The Apprendi rule equates a finding of fact with an element of the crime if that fact "extend[s] the defendant's sentence beyond the maximum authorized by the jury's verdict."(fn33) But it does not do so if that fact fails to increase the defendant's sentence beyond the statutory maximum.(fn34) In other words, "[s]entencing factors that regulate the sentence imposed, but do not produce a sentence exceeding the maximum authorized by the offense elements established by the jury's verdict, are consistent with the Apprendi rule."(fn35)

A question that arose from the Apprendi decision, and the question that was answered in Blakely, is whether a jury must make the factual findings that support an aggravating factor that increases a defendant's sentence within the prescribed statutory guidelines.

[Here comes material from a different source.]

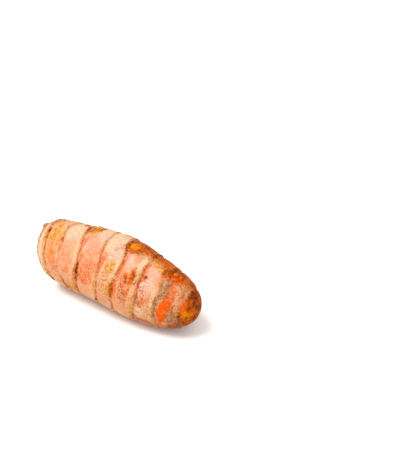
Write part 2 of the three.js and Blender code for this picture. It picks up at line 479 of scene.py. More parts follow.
    def groove(self, ring: int, angle: np.ndarray) -> np.ndarray:
        """How deep a ring's groove is. It is shallower where no dirt has settled.

        Args:
            ring: the number of the ring.
            angle: angles in radians.

        Returns:
            Depths in millimetres.
        """
        kept = self.clean_groove + (1 - self.clean_groove) * np.clip(self.rings[ring].darkness(angle), 0, 1)
        wave = 1 - self.groove_wave + self.groove_wave * np.sin(2 * angle + self.groove_turn * ring)
        return self.groove_depth * kept * wave

    def bud_distance(self, bud: Bud, x: np.ndarray, angle: np.ndarray) -> np.ndarray:
        """How far places on the skin are from a bud's middle, over the skin.

        Args:
            bud: the bud.
            x: places along X.
            angle: angles in radians.

        Returns:
            Distances in millimetres.
        """
        theta = np.array(math.radians(bud.angle))
        away = turn_between(angle, float(theta)) * self.along(x, "radius")
        return np.hypot(x - self.ring_x(bud.ring, theta) - bud.ahead, away)

    def bud_height(self, x: np.ndarray, angle: np.ndarray) -> np.ndarray:
        """The mounds under the buds, with the ringed eye on each.

        Args:
            x: places along X.
            angle: angles in radians.

        Returns:
            Heights in millimetres.
        """
        shares, heights = np.array(self.eye_profile).T
        total = np.zeros_like(x)
        for bud in self.buds:
            distance = self.bud_distance(bud, x, angle)
            total += self.mound_height * bell(distance, bud.radius * self.mound_spread)
            total += np.interp(distance / (bud.radius * self.eye_share), shares, heights, right=0)
        return total

    def relief(self, joint: int, x: np.ndarray, angle: np.ndarray) -> np.ndarray:
        """What stands proud of the plain thickness on one joint: its swell, lip, grooves and buds.

        Args:
            joint: the number of the ring behind the joint.
            x: places along X.
            angle: angles in radians.

        Returns:
            Heights in millimetres.
        """
        behind = x - self.ring_x(joint, angle)
        ahead = self.ring_x(joint + 1, angle) - x
        height = self.bud_height(x, angle)
        for hollow in self.hollows:
            turned = turn_between(angle, math.radians(hollow.angle)) / math.radians(hollow.turn)
            height -= hollow.depth * np.exp(-(((x - hollow.x) / hollow.along) ** 2) - turned**2)
        if joint == 0:
            height -= self.rim_rounding * np.clip(1 - behind / self.rim_rounding_width, 0, 1) ** 2
        else:
            height += self.swell * np.sin(math.pi * behind / (behind + ahead))
            height -= self.groove(joint, angle) * bell(behind, self.groove_ahead)
        if joint < self.last_ring:
            height += self.lip_height * bell(ahead - self.lip_place, self.lip_width)
            height -= self.groove(joint + 1, angle) * bell(ahead, self.groove_behind)
        return height

    def place(self, x: np.ndarray, radius: np.ndarray, angle: np.ndarray, middle: np.ndarray) -> np.ndarray:
        """Points round the middle line, on or above the resting surface.

        Args:
            x: places along X.
            radius: distances from the middle line.
            angle: angles in radians.
            middle: where along X the middle line is taken.

        Returns:
            Points in millimetres.
        """
        y = self.along(middle, "side") - radius * np.sin(angle)
        z = self.along(middle, "height") + radius * np.cos(angle)
        return np.stack([x + 0 * y, y, np.maximum(z, 0)], axis=-1)

    def on_skin(self, ring: int, angle: np.ndarray, ahead: np.ndarray) -> np.ndarray:
        """Points on the skin at a distance ahead of a ring, or behind it where ahead is negative.

        Args:
            ring: the number of the ring.
            angle: angles in radians.
            ahead: distances along X from the ring.

        Returns:
            Points in millimetres (n, 3).
        """
        x = self.ring_x(ring, angle) + ahead
        behind, before = self.relief(ring - 1, x, angle), self.relief(ring, x, angle)
        return self.place(x, self.plain_radius(x, angle) + np.where(ahead < 0, behind, before), angle, x)

    def scar_row(self, share: float, angle: np.ndarray) -> np.ndarray:
        """Points of the broken end, at one share of the way from its middle to its rim.

        Args:
            share: 0 at the middle and 1 at the rim.
            angle: angles in radians.

        Returns:
            Points in millimetres (n, 3).
        """
        rim_x = self.ring_x(0, angle)
        radius = share * (self.plain_radius(rim_x, angle) + self.relief(0, rim_x, angle))
        wave = math.cos(FULL_TURN * self.tissue_count * share) * math.sin(math.pi * share)
        dish = self.dish_depth * (1 - share**4)
        knob = self.knob_height * bell(radius, self.knob_radius)
        plane = self.rings[0].place * (1 - share) + rim_x * share
        return self.place(plane + dish - self.tissue_height * wave - knob, radius, angle, plane)

    def skin_row(self, joint: int, share: float, angle: np.ndarray) -> np.ndarray:
        """Points of the skin, at one share of the way along a joint.

        Args:
            joint: the number of the ring behind the joint.
            share: 0 at that ring and 1 at the next one, or at the tip.
            angle: angles in radians.

        Returns:
            Points in millimetres (n, 3).
        """
        is_tip = joint == self.last_ring
        eased = math.sin(share * math.pi / 2) if is_tip else share
        x = self.ring_x(joint, angle) * (1 - eased) + self.ring_x(joint + 1, angle) * eased
        fade = math.sqrt(max(1 - eased**4, 0)) if is_tip else 1
        radius = self.plain_radius(x, angle) + self.relief(joint, x, angle) * fade
        return self.place(x, radius, angle, x)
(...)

B. Sentencing Enhancements Within the Statutory Guidelines:

Blakely v. Washington

The Supreme Court revisited Apprendi and a jury's constitutional role in determining facts that increase a defendant's punishment when it delivered its recent decision in Blakely v. Washington(fn36) In Blakely, the defendant pled guilty to kidnapping his estranged wife.(fn37) The defendant admitted to the elements of second-degree kidnapping involving domestic violence and the use of a firearm, but he did not admit to any other relevant facts.(fn38) Those admitted facts, when considered alone, would have justified a sentence of no more than fifty-three months under the Washington State Sentencing Guidelines.(fn39) Instead, the trial judge sentenced the defendant to an exceptional sentence of ninety months in prison based on the judge's finding that the defendant had acted with "deliberate cruelty,"(fn40) a statutorily permissible ground for imposing an...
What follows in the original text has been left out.